Browse Prior Art Database

Self Assembling Hierarchical Index for P2P Network

IP.com Disclosure Number: IPCOM000015440D
Original Publication Date: 2002-Jun-13
Included in the Prior Art Database: 2003-Jun-20

Publishing Venue

IBM

Abstract

Self Assembling Hierarchical Index for P2P Network Self Assembling Hierarchical Index for P2P Network This concept solves the problem of how to build and maintain a distributed index of certified or authorized documents, files, data, programs etc. contained in a distributed point-to-point (P2P) network or Web. In the following description we define the document(s), files, data, programs, etc. as simply the 'document'. Documents may be copied, edited, and moved from place to place and different versions created and stored on multiple servers.

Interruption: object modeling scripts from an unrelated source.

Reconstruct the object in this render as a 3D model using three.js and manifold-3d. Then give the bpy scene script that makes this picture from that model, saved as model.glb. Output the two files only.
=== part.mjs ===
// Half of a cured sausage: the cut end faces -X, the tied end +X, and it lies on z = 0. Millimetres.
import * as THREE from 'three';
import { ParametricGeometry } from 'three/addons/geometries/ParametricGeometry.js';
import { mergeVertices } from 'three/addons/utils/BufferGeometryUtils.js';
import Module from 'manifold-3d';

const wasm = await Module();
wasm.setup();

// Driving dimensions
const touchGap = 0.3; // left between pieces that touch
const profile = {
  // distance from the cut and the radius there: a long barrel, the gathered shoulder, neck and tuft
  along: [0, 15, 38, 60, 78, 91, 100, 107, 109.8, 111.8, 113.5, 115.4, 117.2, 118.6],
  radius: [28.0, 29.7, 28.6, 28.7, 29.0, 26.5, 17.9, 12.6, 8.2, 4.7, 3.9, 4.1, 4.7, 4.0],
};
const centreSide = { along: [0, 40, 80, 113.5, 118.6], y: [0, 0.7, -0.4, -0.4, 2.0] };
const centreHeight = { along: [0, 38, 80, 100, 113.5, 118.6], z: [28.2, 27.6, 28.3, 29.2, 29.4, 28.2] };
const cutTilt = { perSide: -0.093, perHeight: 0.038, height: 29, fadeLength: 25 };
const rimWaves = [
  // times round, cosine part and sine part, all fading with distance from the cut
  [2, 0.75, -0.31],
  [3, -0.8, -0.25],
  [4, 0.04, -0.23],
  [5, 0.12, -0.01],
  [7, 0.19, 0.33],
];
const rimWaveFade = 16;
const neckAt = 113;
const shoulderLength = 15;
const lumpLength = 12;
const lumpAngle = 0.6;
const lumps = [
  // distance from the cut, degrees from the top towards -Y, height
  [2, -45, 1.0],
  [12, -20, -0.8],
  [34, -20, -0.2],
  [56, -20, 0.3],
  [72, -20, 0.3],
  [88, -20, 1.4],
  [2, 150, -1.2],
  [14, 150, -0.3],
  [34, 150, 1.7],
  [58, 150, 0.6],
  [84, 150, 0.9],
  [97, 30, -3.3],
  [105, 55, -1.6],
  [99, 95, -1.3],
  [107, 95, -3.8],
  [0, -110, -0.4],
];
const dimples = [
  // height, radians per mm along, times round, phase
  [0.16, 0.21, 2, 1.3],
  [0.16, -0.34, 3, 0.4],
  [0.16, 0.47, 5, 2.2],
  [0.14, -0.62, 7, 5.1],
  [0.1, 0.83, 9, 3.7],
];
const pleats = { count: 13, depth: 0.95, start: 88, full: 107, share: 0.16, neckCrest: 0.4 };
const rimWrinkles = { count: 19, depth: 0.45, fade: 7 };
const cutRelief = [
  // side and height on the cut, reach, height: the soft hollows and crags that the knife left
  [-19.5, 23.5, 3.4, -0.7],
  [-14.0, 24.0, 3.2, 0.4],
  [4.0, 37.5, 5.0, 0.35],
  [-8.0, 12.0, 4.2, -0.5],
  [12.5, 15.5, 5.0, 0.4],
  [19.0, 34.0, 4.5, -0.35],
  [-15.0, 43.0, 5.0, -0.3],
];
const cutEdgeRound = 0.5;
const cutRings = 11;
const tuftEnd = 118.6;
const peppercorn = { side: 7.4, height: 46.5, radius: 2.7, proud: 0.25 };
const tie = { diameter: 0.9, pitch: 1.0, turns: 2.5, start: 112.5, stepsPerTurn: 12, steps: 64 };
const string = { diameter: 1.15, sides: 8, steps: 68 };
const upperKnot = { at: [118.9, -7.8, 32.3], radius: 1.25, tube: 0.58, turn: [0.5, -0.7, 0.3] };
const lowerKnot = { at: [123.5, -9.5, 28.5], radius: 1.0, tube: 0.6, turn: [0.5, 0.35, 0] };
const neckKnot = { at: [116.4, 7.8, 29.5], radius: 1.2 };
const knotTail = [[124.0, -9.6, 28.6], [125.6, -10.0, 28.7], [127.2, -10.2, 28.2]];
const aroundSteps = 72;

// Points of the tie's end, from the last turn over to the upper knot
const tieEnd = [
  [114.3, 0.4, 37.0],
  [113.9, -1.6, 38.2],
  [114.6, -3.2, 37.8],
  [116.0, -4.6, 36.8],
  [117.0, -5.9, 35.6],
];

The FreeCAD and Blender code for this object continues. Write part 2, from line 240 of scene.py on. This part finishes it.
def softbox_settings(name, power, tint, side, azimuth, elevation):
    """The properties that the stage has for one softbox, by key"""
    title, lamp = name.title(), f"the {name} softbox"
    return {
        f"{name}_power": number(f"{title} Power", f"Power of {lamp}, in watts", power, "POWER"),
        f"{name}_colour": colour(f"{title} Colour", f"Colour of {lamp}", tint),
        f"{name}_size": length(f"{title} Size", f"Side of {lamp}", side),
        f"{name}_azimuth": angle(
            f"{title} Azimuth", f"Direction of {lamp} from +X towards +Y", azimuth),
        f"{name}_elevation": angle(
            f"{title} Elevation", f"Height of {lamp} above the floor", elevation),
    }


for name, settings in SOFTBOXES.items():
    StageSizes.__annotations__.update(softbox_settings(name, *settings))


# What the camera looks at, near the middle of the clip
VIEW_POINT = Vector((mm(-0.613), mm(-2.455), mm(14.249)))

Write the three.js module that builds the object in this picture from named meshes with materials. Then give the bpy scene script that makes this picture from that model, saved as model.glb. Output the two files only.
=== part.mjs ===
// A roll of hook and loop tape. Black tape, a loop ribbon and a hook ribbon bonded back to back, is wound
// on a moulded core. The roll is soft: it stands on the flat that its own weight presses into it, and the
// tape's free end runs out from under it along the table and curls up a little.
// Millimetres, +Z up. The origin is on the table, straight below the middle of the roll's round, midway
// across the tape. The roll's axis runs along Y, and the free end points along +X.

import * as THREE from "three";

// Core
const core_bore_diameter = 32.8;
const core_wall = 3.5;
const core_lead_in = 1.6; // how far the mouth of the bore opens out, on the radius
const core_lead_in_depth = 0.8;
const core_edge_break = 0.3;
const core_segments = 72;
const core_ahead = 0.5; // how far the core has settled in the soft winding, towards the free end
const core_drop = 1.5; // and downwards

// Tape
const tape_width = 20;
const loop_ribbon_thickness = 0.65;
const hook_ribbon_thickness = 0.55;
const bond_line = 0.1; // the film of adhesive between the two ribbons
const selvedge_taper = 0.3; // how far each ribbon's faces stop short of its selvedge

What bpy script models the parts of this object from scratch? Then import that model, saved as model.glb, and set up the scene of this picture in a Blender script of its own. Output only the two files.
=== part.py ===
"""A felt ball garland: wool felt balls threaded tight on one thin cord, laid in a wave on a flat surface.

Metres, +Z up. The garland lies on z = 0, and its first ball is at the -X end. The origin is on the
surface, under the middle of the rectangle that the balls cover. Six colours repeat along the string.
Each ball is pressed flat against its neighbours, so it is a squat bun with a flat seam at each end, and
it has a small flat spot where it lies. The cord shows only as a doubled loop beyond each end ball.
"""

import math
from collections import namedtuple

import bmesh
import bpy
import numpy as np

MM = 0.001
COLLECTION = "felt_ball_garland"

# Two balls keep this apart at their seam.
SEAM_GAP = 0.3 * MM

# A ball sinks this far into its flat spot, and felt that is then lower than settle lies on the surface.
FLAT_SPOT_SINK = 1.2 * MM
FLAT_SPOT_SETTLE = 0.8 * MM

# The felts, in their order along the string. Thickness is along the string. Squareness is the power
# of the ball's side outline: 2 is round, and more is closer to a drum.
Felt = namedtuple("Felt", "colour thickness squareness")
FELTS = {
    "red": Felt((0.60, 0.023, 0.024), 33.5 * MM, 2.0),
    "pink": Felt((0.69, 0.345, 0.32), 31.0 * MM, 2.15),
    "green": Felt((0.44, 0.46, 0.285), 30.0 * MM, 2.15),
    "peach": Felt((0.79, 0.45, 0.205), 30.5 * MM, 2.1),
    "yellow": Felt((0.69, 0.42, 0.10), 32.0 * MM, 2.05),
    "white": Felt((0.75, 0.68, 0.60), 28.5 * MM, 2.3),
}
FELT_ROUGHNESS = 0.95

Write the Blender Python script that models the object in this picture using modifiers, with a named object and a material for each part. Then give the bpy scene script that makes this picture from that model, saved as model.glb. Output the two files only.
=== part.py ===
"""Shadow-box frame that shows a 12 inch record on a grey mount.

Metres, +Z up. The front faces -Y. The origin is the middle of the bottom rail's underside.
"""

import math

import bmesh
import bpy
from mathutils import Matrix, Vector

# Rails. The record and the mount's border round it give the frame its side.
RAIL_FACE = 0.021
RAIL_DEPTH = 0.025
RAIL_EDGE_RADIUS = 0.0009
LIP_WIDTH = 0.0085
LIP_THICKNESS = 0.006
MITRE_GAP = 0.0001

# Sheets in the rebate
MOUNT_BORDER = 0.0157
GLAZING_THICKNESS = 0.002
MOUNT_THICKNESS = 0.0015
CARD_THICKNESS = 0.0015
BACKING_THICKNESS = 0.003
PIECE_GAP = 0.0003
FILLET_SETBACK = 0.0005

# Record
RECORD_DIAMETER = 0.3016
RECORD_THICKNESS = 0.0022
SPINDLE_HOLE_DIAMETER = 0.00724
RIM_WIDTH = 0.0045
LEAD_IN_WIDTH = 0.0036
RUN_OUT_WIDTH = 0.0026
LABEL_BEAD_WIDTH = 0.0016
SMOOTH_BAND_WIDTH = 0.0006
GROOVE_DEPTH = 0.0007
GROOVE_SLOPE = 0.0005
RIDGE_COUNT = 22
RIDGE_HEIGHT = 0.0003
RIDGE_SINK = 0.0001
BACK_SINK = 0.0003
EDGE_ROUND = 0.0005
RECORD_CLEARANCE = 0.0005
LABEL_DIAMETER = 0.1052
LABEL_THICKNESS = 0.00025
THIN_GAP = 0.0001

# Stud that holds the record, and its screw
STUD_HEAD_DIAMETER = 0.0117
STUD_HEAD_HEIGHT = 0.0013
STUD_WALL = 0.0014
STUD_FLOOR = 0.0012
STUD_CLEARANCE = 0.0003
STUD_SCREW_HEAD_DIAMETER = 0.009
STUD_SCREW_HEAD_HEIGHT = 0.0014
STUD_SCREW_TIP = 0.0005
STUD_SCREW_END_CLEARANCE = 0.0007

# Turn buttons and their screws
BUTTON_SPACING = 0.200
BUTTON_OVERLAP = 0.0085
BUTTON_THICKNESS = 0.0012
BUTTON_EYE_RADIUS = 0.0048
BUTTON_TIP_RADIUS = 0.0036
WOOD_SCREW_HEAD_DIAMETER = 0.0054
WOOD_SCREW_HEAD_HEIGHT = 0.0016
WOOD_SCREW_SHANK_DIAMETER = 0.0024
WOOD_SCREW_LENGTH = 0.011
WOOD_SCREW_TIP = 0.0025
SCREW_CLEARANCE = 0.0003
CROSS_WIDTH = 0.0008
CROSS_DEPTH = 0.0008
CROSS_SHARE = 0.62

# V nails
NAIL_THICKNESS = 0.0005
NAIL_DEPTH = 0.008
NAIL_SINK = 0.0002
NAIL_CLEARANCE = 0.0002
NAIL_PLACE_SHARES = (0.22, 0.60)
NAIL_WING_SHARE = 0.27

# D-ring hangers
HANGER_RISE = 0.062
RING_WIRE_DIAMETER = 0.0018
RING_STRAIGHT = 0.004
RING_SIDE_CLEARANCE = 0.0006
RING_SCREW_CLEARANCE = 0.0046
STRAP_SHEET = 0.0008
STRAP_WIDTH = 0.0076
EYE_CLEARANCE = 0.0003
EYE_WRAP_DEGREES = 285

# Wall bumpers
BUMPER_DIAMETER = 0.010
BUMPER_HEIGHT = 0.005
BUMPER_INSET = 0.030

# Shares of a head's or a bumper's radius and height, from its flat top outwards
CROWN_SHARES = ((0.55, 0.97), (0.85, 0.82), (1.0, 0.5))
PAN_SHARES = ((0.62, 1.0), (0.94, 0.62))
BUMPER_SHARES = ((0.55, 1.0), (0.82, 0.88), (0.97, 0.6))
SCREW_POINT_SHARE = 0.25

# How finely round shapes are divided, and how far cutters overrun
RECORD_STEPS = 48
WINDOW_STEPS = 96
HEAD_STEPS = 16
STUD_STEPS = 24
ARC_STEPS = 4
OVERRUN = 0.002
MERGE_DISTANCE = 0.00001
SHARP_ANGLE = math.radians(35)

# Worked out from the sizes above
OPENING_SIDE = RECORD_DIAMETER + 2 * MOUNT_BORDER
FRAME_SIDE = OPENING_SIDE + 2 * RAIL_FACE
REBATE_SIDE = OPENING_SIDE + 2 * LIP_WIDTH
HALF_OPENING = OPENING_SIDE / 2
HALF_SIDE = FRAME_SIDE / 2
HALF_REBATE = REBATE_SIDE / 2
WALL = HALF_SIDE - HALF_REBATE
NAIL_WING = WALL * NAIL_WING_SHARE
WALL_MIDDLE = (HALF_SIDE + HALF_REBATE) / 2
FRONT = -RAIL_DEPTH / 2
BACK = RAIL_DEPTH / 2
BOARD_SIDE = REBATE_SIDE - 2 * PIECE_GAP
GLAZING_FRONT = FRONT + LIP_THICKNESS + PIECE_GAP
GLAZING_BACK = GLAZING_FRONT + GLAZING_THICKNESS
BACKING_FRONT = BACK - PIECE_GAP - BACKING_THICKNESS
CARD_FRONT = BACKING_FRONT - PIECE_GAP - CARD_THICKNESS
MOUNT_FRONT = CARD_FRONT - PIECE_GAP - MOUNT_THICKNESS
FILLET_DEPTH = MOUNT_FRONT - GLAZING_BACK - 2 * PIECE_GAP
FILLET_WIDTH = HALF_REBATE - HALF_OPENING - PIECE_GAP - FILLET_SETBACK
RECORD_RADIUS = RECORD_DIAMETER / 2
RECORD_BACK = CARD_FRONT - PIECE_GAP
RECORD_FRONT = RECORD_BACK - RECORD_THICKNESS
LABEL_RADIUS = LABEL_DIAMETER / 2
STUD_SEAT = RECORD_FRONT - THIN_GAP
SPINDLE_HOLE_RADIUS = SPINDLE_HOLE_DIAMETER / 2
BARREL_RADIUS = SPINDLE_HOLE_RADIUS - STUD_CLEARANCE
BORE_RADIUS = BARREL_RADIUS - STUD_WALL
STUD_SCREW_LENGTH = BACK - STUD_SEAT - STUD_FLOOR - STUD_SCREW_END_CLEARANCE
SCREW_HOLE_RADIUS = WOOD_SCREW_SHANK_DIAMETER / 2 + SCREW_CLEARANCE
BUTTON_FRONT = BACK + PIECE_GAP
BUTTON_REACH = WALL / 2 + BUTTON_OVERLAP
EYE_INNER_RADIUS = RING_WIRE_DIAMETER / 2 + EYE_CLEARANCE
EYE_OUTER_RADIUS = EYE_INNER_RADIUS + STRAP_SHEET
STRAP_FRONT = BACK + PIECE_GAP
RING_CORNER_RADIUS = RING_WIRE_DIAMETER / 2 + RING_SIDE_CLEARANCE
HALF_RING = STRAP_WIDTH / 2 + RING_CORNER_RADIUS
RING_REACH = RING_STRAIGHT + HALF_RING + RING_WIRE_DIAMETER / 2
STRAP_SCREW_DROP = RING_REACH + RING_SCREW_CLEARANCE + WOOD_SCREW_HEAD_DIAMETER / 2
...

It is not a replacement for existing indices or existing search technology; it is an enhancement to enable distributed indexing such as P2P networks to become more prevalent. Problems Solved: One of the biggest problems on a P2P network is validating the quality of data generated by an informal and fluid collection of information sources on a network. Nodes or servers come and go. Files can be downloaded or received from various sources but it is problematic to assess the quality of this data or information. This invention is motivated by the notion of the "primary source" or "original source" sought out by scholars when studying history. Anyone can generate information, expand on the work of a predecessor, modify a document, or create a new "original source". This invention uses voluntary collaboration (opt in) to create with every document and child document a real time index and history that records the history of that document and all children at the time of the documents creation. Furthermore, the history or index points back to the original primary source of the document. This root document contains an always up to date tiered taxonomy of the document and all of its children. A search engine which looks for this history, along with the related document, can then return the description of a document's history adding great value to those looking not just for a match to a query, but some information about the validity or origins of the information being retrieved.